Since ob-gyns see women as their regular practice, they will be more in tune with potential problems, such as fibroids, cancer or anything else out of the ordinary. If the health care provider is not an ob-gyn, it is essential that the person “have ongoing training and experience; not someone who just did some rotations,” Clark says.

She applauds the Affordable Care Act for doing away with higher co-pays for ob-gyns because “gynecologists should not be treated as rare specialists.”

Keeping the Family Doc

Dr. Jeffrey Cain, chairman of the American Academy of Family Physicians, cautions against thinking that women can do away with their general practitioner.

Cain, based in Denver, says women benefit from the family physician’s “broader perspective” and coordination of care. Studies have shown that when people have a “first contact” provider, no matter what type, their overall costs decline and their health improves, Cain said.

“All family physicians are required to complete clinical training . . .  in prevention, counseling, detection, diagnosis and treatment of gender-specific disease in women and men,” says a spokesperson for the American Academy of Family Physicians, which has headquarters in Leawood, Kan.

Ob-gyns are educated in a surgical specialty designed to deal with problems such as reproductive system cancers and high-risk maternity care. They often provide more basic services as well.

While family physicians, general practitioners, internists, nurse practitioners and physician’s assistants are also qualified to provide women’s primary care, some of them refer patients to ob-gyns instead.

Some women say they’d rather have one physician instead of two for convenience sake.

Linda, 30, had a family physician providing all her care until she lost her job and health insurance three years ago. She has a new job now, with insurance, but has two doctors: a gynecologist and a general practitioner, who does not provide women’s primary care. She says, “I would LOVE to find one that does everything.”
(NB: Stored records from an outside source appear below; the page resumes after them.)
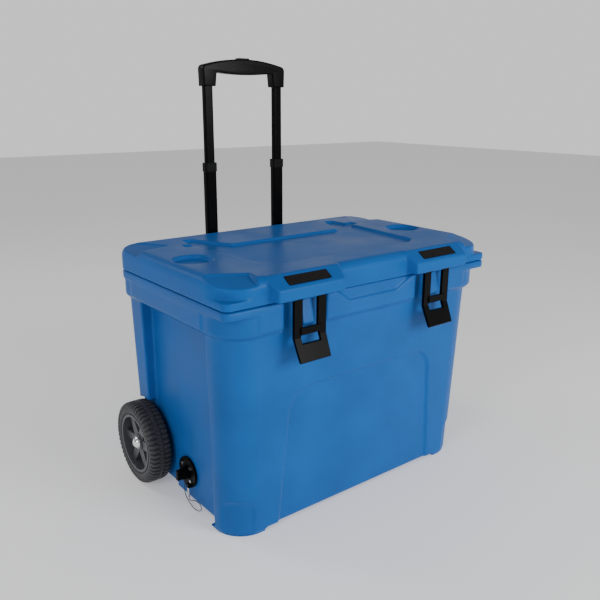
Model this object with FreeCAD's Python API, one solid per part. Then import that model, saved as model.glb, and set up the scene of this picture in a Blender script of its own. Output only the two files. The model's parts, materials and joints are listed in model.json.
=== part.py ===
import FreeCAD, Part
import math
import os

from FreeCAD import Vector

# Wheeled hard cooler, millimetres. X runs along the long side, -Y is the front with the latches,
# +Z is up, and the drain is on the -X end. The origin is the centre of the footprint, on the ground.

# ---- driving dimensions: tub -------------------------------------------------------------
RIM_X = 320.0            # half length over the rim
RIM_FRONT = -200.0       # front face of the rim
RIM_REAR = 202.0         # rear face of the rim
RIM_TOP = 437.0
FLANGE_H = 15.0          # height of the rim flange
FLANGE_FRONT_R = 14.0    # nearly square front corners of the flange
FRONT_R = 60.0           # soft front corners of the walls
REAR_R = 42.0            # rear corners of the rim
WALL_REAR_R = 28.0       # rear corners of the lower walls
BAND_BOTTOM = 382.0      # lower edge of the thick band under the rim
BAND_INSET = 3.0
WALL_TOP_X = 308.0
WALL_TOP_FRONT = -188.0
WALL_TOP_REAR = 190.0
WALL_BASE_X = 300.0
WALL_BASE_FRONT = -174.0
WALL_BASE_REAR = 182.0
BASE_Z = 7.0             # underside between the feet
SKIN = 5.0               # moulded wall of the tub and lid
CAVITY_FLOOR = 52.0
CAVITY_X = 258.0
CAVITY_FRONT = -147.0
CAVITY_REAR = 153.0
CAVITY_DRAFT = 8.0
FOAM_CORNER = 24.0       # inner corner radius of the insulation
FOAM_X = 232.0           # where the corner boards meet the front and rear boards
FOAM_FRONT = -121.0      # where the corner boards meet the end boards
FOAM_REAR = 127.0
BOARD_GAP = 0.2          # joint between two boards

END_FLOOR_X = 284.0      # floor of the recess in each end wall
END_RECESS_FRONT = -107.0
END_RECESS_REAR = 123.0
PANEL_DEPTH = 4.0        # recess of the front panel
PANEL_TOP = 268.0
PANEL_TOP_X = 177.0
PANEL_BASE_X = 200.0
PANEL_R = 45.0
RAISED_PANEL_X = 253.0   # half length of the raised front of the band
FOOT_X = 222.0
FOOT_BACK = -94.0
FOOT_PAD = 3.0           # thickness of the wear pads under the feet
FOOT_RECESS_X = 252.0
FOOT_RECESS_BACK = -136.0
FOOT_RECESS_TOP = 72.0
FOOT_RECESS_DEPTH = 3.0

# ---- latches -----------------------------------------------------------------------------
LATCH_X = 158.0
LATCH_HALF = 34.0
LATCH_GAP = 17.0         # half width of the opening between the arms, above the bar
LATCH_WINDOW = 20.5      # half width of the finger window below the bar
LATCH_PIN_Y = -209.0
LATCH_PIN_Z = 444.0
LATCH_PIN_R = 2.5
LATCH_EYE_R = 5.5
LATCH_BEND_Z = 372.0
LATCH_TIP_Y = -228.0
LATCH_TIP_Z = 333.0
RECESS_HALF = 46.0       # recess in the band behind each latch
KEEPER_HALF = 13.5
KEEPER_BOTTOM = 391.0
KEEPER_TIP_Y = -207.0
BAR_BACK_Y = -208.5      # the latch bar stands just in front of the keeper

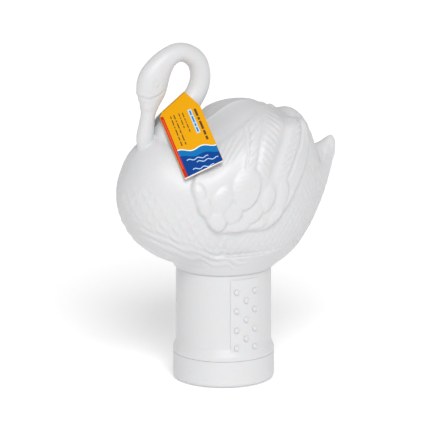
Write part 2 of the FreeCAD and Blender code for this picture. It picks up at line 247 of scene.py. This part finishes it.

ACOG has long said that ob-gyns have a tradition of providing preventive care to women and that the specialty knows how to provide women a point of entry to the health care system.

But some women say they never thought to ask their ob-gyns for general preventive health care.

While the Affordable Care Act provides some incentives for medical students to go into primary care and some incentives to incorporate mid-level providers, the current medical education system is still “incentivized to produce more specialists,” says Cain of the American Academy of Family Physicians. Ob-gyns, he says, are getting a “mixed message” about where they fall.

Cain expects ob-gyns to take an increasingly close place beside family doctors and other general practitioners as the system moves toward what he and others call “team-based care.”

The days of the solo practice are over, says law professor Clark: “The costs are too great.”

Hana Askren is a reporter by day and a doula by night. A Los Angeles native, she now lives in New York, where she works as an editor at Mergermarket, part of the Financial Times Group, and is a DONA-certified doula.